Пусть надо мной — без рыданий —

просто напишут, по правде:

“Русский писатель. Раздавлен

русскими танками в Праге”.

Стихи оказались такой силы, что спасли автора от него самого. Самым прямым результатом их воздействия стал отказ от самоубийства”.

Но Радзишевскому мало диагноза, который он ставит Евтушенко (склон­ность к суициду), он восхищается способностями Евгения Александровича, а заодно и Андрея Андреевича (Вознесенского) переписывать в наступившую эпоху перестройки хрестоматийные стихи о самом Ленине и утаивать их от но­вого поколения читателей:

“Генеральной расчисткой поэмы автор занялся в перестройку. И эта рас­чистка не в последнюю очередь коснулась неприкасаемого ранее Ленина.Так, в главе “Идут ходоки к Ленину”, где Ленин, понимая все их беды, шёл навстречу ходокам, возникает совсем другой расклад:

Волга дышит смолисто,

Волга ему протяжно:

“Что,

         гимназист из Симбирска,

править Россией тяжко?

Руководил ты,

                      не робок,

лишь заговорщиков горсткой.

Что же ты хлеборобов

начал душить продразвёрсткой?

Мягкую ссылку попробовал, вообразив —

                                                               это благо...

Росчерк твой станет проволокой

первого в мире ГУЛага.

По-другому поступил Андрей Вознесенский, ограничившись косметичес­кой правкой. Когда появилась возможность переиздания, просто перестал печатать избыточно льстивые стихи:

Уберите Ленина с денег,

он — для сердца и для знамён”.

Но в чём Радзишевский прав: соперничество двух поэтов в “антилениниз­ме” достигло в эпоху перестройки кульминации. Вспомним “хирургическую операцию”, которую совершил Евтушенко со своим суперпатриотическим знаменитым стихотворением “Идут белые снеги”, в котором строфа, написан­ная в советскую эпоху о том, как он любит Россию: “дух её пятистенок и её кедрача, её Пушкина, Стеньку и её Ильича”, — в эпоху антисоветскую ста­ла ещё гениальней: “дух её пятистенок, дух её сосняков, её Пушкина, Стеньку и её стариков”. И после этой творческой удачи Евгению Александ­ровичу уже не было нужды “примериваться к самоубийству”: “К предательству таинственная страсть”, говоря словами Ахмадулиной, спасла его репутацию, как и репутацию многих других “шестидесятников”. Правда, ему пришлось в поэме “Братская ГЭС”, переиздававшейся в 1990-е годы, пожертвовать гла­вой о партбилете (Марк Захаров поступил проще: он сжёг свой партбилет в телевизионной передаче на глазах у всей страны).

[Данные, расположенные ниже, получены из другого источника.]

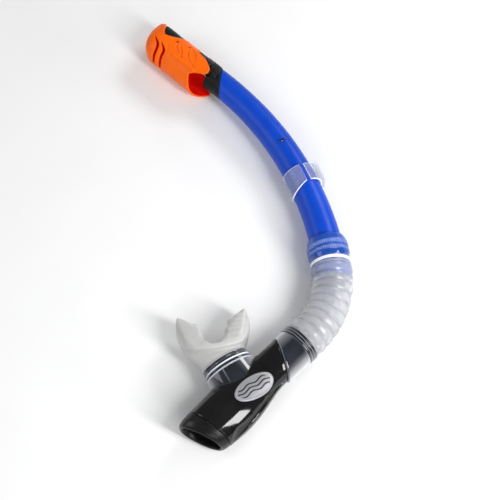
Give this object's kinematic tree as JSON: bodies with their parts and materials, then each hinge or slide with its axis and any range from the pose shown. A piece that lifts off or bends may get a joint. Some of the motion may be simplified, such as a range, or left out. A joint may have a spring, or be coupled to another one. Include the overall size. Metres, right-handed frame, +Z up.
{
  "type": "snorkel",
  "caption": "Snorkel with a vented splash guard, a curved barrel with a strap keeper, a corrugated flexible hose, a purge chamber and a bite mouthpiece.",
  "frame": {"origin": "centre of the footprint of the snorkel lying on its side, on the surface it lies on", "axes": "+Z up, square to the flat plane of the centreline; +Y along the longest extent, from the purge cap to the splash guard; +X towards the hose's bend"},
  "size_m": [0.1832, 0.414, 0.0373],
  "materials": {
    "guard_orange": "satin moulded orange",
    "core_black": "fine matt black",
    "barrel_blue": "gloss blue",
    "keeper_clear": "clear soft plastic",
    "collar_clear": "clear polycarbonate",
    "hose_silicone": "clear silicone",
    "body_clear": "clear polycarbonate",
    "shell_black": "high gloss black",
    "badge_silver": "brushed silver, blank",
    "cap_black": "satin black",
    "valve_silicone": "translucent silicone",
    "mouth_silicone": "translucent silicone"
  },
  "bodies": {
    "chamber": {"chamber_body": "body_clear", "chamber_shell": "shell_black", "badge_plate": "badge_silver", "purge_cap": "cap_black", "purge_valve_seat": "cap_black", "lower_hose_ring": "collar_clear", "mouthpiece_band": "collar_clear", "mouthpiece": "mouth_silicone", "flex_hose": "hose_silicone"},
    "purge_flap": {"purge_valve": "valve_silicone"},
    "collar": {"upper_collar": "collar_clear"},
    "barrel": {"barrel": "barrel_blue", "guard_core": "core_black", "splash_guard": "guard_orange"},
    "keeper": {"strap_keeper": "keeper_clear"}
  },
  "joints": [
    {"name": "hose_bend", "type": "hinge", "parent": "chamber", "child": "collar", "pos_m": [0.07045, -0.08643, 0.0182], "axis": [0, 0, 1], "range_deg": [-25, 25], "stiffness_Nm_per_rad": 0.4, "deforming": ["flex_hose"]},
    {"name": "barrel_swivel", "type": "hinge", "parent": "collar", "child": "barrel", "pos_m": [0.07208, -0.03916, 0.0182], "axis": [-0.1566, 0.9877, 0], "range_deg": [-45, 45]},
    {"name": "keeper_slide", "type": "hinge", "parent": "barrel", "child": "keeper", "pos_m": [-0.23508, -0.08786, 0.0182], "axis": [0, 0, 1], "range_deg": [-3, 4]},
    {"name": "purge_valve_lift", "type": "slide", "parent": "chamber", "child": "purge_flap", "axis": [-0.7071, -0.7071, 0], "range_m": [0, 0.002], "stiffness_N_per_m": 40}
  ]
}
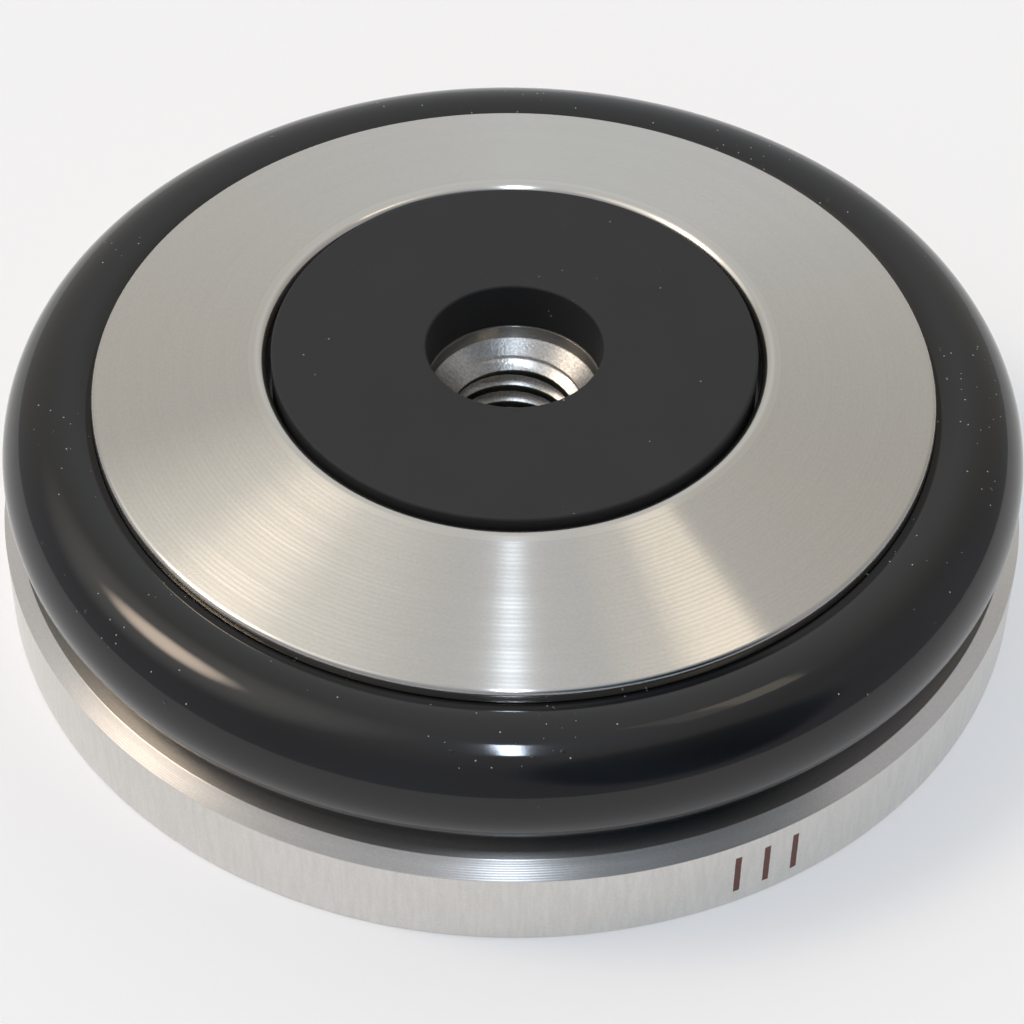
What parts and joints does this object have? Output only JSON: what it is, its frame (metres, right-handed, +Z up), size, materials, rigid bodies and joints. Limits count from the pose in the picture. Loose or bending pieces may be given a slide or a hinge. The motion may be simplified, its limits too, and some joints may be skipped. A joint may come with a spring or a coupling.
{
  "type": "tamper foot",
  "caption": "Round steel pressing foot with a shallow cone, a rubber O-ring round its groove, a flat centre pad and a tapped hole for a handle stud.",
  "frame": {"origin": "centre of the flat underside, on the axis of the foot", "axes": "+Z up along the axis of the foot, out of the mouth of the tapped hole; X and Y in the plane of the underside, with the etched mark towards +X and -Y"},
  "size_m": [0.057, 0.057, 0.015],
  "materials": {
    "turned_steel": "fine circular turning marks on the cone, satin land",
    "ring_rubber": "semi-gloss black",
    "pad_plastic": "matt dark grey"
  },
  "bodies": {
    "foot": {"steel_foot": "turned_steel", "o_ring": "ring_rubber"},
    "pad": {"centre_pad": "pad_plastic"}
  },
  "joints": [
    {"name": "pad_lift", "type": "slide", "parent": "foot", "child": "pad", "axis": [0, 0, 1], "range_m": [0, 0.005]}
  ]
}
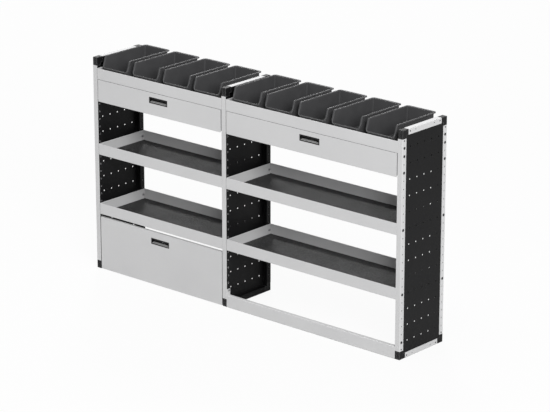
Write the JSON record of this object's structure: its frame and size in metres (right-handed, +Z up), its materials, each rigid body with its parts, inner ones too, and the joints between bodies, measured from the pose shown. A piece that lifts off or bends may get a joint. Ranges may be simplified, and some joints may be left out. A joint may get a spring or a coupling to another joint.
{
  "type": "van racking unit",
  "caption": "Two-bay van racking unit with angle frames, perforated side panels, lipped shelves, drawers, a drop-down flap and open-fronted bins.",
  "frame": {"origin": "centre of the footprint, on the floor", "axes": "+Z up, +X along the rack to the right as seen from the front, front faces -Y"},
  "size_m": [2.2716, 0.375, 1.2855],
  "materials": {
    "pale_steel": "satin pale grey coating",
    "black_steel": "satin black coating",
    "block_plastic": "smooth black moulding",
    "handle_plastic": "smooth black moulding",
    "bin_plastic": "fine-grained charcoal moulding",
    "mat_rubber": "fine-ribbed dark grey rubber",
    "dark_steel": "black coated fasteners",
    "zinc_steel": "zinc plated steel"
  },
  "bodies": {
    "rack": {"left_frame_front_post": "pale_steel", "left_frame_rear_post": "pale_steel", "left_frame_top_rail": "pale_steel", "left_frame_bottom_rail": "pale_steel", "left_frame_side_panel": "black_steel", "left_frame_corner_blocks": "block_plastic", "middle_frame_front_post": "pale_steel", "middle_frame_rear_post": "pale_steel", "middle_frame_top_rail": "pale_steel", "middle_frame_bottom_rail": "pale_steel", "middle_frame_side_panel": "black_steel", "middle_frame_corner_blocks": "block_plastic", "right_frame_front_post": "pale_steel", "right_frame_rear_post": "pale_steel", "right_frame_top_rail": "pale_steel", "right_frame_bottom_rail": "pale_steel", "right_frame_side_panel": "black_steel", "right_frame_corner_blocks": "block_plastic", "frame_rivets": "dark_steel", "left_top_tray": "pale_steel", "left_upper_shelf": "pale_steel", "left_lower_shelf": "pale_steel", "left_upper_mat": "mat_rubber", "left_lower_mat": "mat_rubber", "right_top_tray": "pale_steel", "right_upper_shelf": "pale_steel", "right_lower_shelf": "pale_steel", "right_upper_mat": "mat_rubber", "right_lower_mat": "mat_rubber", "right_foot_rail": "pale_steel", "frame_bolts": "dark_steel", "frame_nuts": "zinc_steel", "flap_pivot_pins": "zinc_steel", "left_drawer_runners": "zinc_steel", "right_drawer_runners": "zinc_steel"},
    "left_drawer": {"left_drawer_slides": "zinc_steel", "left_drawer_box": "zinc_steel", "left_drawer_front": "pale_steel", "left_drawer_handle": "handle_plastic"},
    "left_drawer_latch": {"left_drawer_paddle": "handle_plastic"},
    "right_drawer": {"right_drawer_slides": "zinc_steel", "right_drawer_box": "zinc_steel", "right_drawer_front": "pale_steel", "right_drawer_handle": "handle_plastic"},
    "right_drawer_latch": {"right_drawer_paddle": "handle_plastic"},
    "flap": {"flap_panel": "pale_steel", "flap_handle": "handle_plastic"},
    "flap_latch": {"flap_paddle": "handle_plastic"},
    "flap_left_lock": {"flap_left_rod": "zinc_steel"},
    "flap_right_lock": {"flap_right_rod": "zinc_steel"},
    "left_bin_1": {"left_bin_1": "bin_plastic"},
    "left_bin_2": {"left_bin_2": "bin_plastic"},
    "left_bin_3": {"left_bin_3": "bin_plastic"},
    "left_bin_4": {"left_bin_4": "bin_plastic"},
    "right_bin_1": {"right_bin_1": "bin_plastic"},
    "right_bin_2": {"right_bin_2": "bin_plastic"},
    "right_bin_3": {"right_bin_3": "bin_plastic"},
    "right_bin_4": {"right_bin_4": "bin_plastic"},
    "right_bin_5": {"right_bin_5": "bin_plastic"}
  },
  "joints": [
    {"name": "left_drawer_slide", "type": "slide", "parent": "rack", "child": "left_drawer", "axis": [0, -1, 0], "range_m": [0, 0.3]},
    {"name": "left_drawer_latch_hinge", "type": "hinge", "parent": "left_drawer", "child": "left_drawer_latch", "pos_m": [-0.62075, -0.1815, 1.112], "axis": [-1, 0, 0], "range_deg": [0, 25], "stiffness_Nm_per_rad": 0.3, "springref_deg": -17.19},
    {"name": "right_drawer_slide", "type": "slide", "parent": "rack", "child": "right_drawer", "axis": [0, -1, 0], "range_m": [0, 0.3]},
    {"name": "right_drawer_latch_hinge", "type": "hinge", "parent": "right_drawer", "child": "right_drawer_latch", "pos_m": [0.49575, -0.1815, 1.112], "axis": [-1, 0, 0], "range_deg": [0, 25], "stiffness_Nm_per_rad": 0.3, "springref_deg": -17.19},
    {"name": "flap_hinge", "type": "hinge", "parent": "rack", "child": "flap", "pos_m": [-0.62075, -0.1775, 0.019], "axis": [1, 0, 0], "range_deg": [0, 90]},
    {"name": "flap_latch_hinge", "type": "hinge", "parent": "flap", "child": "flap_latch", "pos_m": [-0.62075, -0.1815, 0.274], "axis": [-1, 0, 0], "range_deg": [0, 25], "stiffness_Nm_per_rad": 0.3, "springref_deg": -17.19},
    {"name": "flap_left_lock_slide", "type": "slide", "parent": "flap", "child": "flap_left_lock", "axis": [1, 0, 0], "range_m": [0, 0.008]},
    {"name": "flap_right_lock_slide", "type": "slide", "parent": "flap", "child": "flap_right_lock", "axis": [-1, 0, 0], "range_m": [0, 0.008]},
    {"name": "left_bin_1_lift", "type": "slide", "parent": "rack", "child": "left_bin_1", "axis": [0, 0, 1], "range_m": [0, 0.2]},
    {"name": "left_bin_2_lift", "type": "slide", "parent": "rack", "child": "left_bin_2", "axis": [0, 0, 1], "range_m": [0, 0.2]},
    {"name": "left_bin_3_lift", "type": "slide", "parent": "rack", "child": "left_bin_3", "axis": [0, 0, 1], "range_m": [0, 0.2]},
    {"name": "left_bin_4_lift", "type": "slide", "parent": "rack", "child": "left_bin_4", "axis": [0, 0, 1], "range_m": [0, 0.2]},
    {"name": "right_bin_1_lift", "type": "slide", "parent": "rack", "child": "right_bin_1", "axis": [0, 0, 1], "range_m": [0, 0.2]},
    {"name": "right_bin_2_lift", "type": "slide", "parent": "rack", "child": "right_bin_2", "axis": [0, 0, 1], "range_m": [0, 0.2]},
    {"name": "right_bin_3_lift", "type": "slide", "parent": "rack", "child": "right_bin_3", "axis": [0, 0, 1], "range_m": [0, 0.2]},
    {"name": "right_bin_4_lift", "type": "slide", "parent": "rack", "child": "right_bin_4", "axis": [0, 0, 1], "range_m": [0, 0.2]},
    {"name": "right_bin_5_lift", "type": "slide", "parent": "rack", "child": "right_bin_5", "axis": [0, 0, 1], "range_m": [0, 0.2]}
  ],
  "couplings": [
    {"joint": "flap_latch_hinge", "follows": "flap_left_lock_slide", "rad_per_m": 54},
    {"joint": "flap_right_lock_slide", "follows": "flap_left_lock_slide", "ratio": 1}
  ]
}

Но Евтушенко доказал, что пословица “написано пером — не вырубишь топором” в эпоху историчес­ких потрясений теряет свою силу. Однако не все поклонники поэта одобрили его самоцензуру. С одним из них я поговорил по телефону. Это был геофизик Марчук, давний приятель Евтушенко, о котором поэт в поэме “Братская ГЭС” привёл строки популярной песенки: “Марчук играет на гитаре, а море Брат­ское поёт”. Но ничего не поделаешь — “к предательству таинственная страсть” оказалась сильней, нежели память о дружбе с Марчуком, и когда я по теле­фону спросил Марчука, как он относится к тому, что во времена перестройки Евтушенко изъял из поэмы “Братская ГЭС” центральную главу о партбилете, Марчук с печалью ответил: “Конечно, это горестно, но всё равно Евтушенко великий поэт”.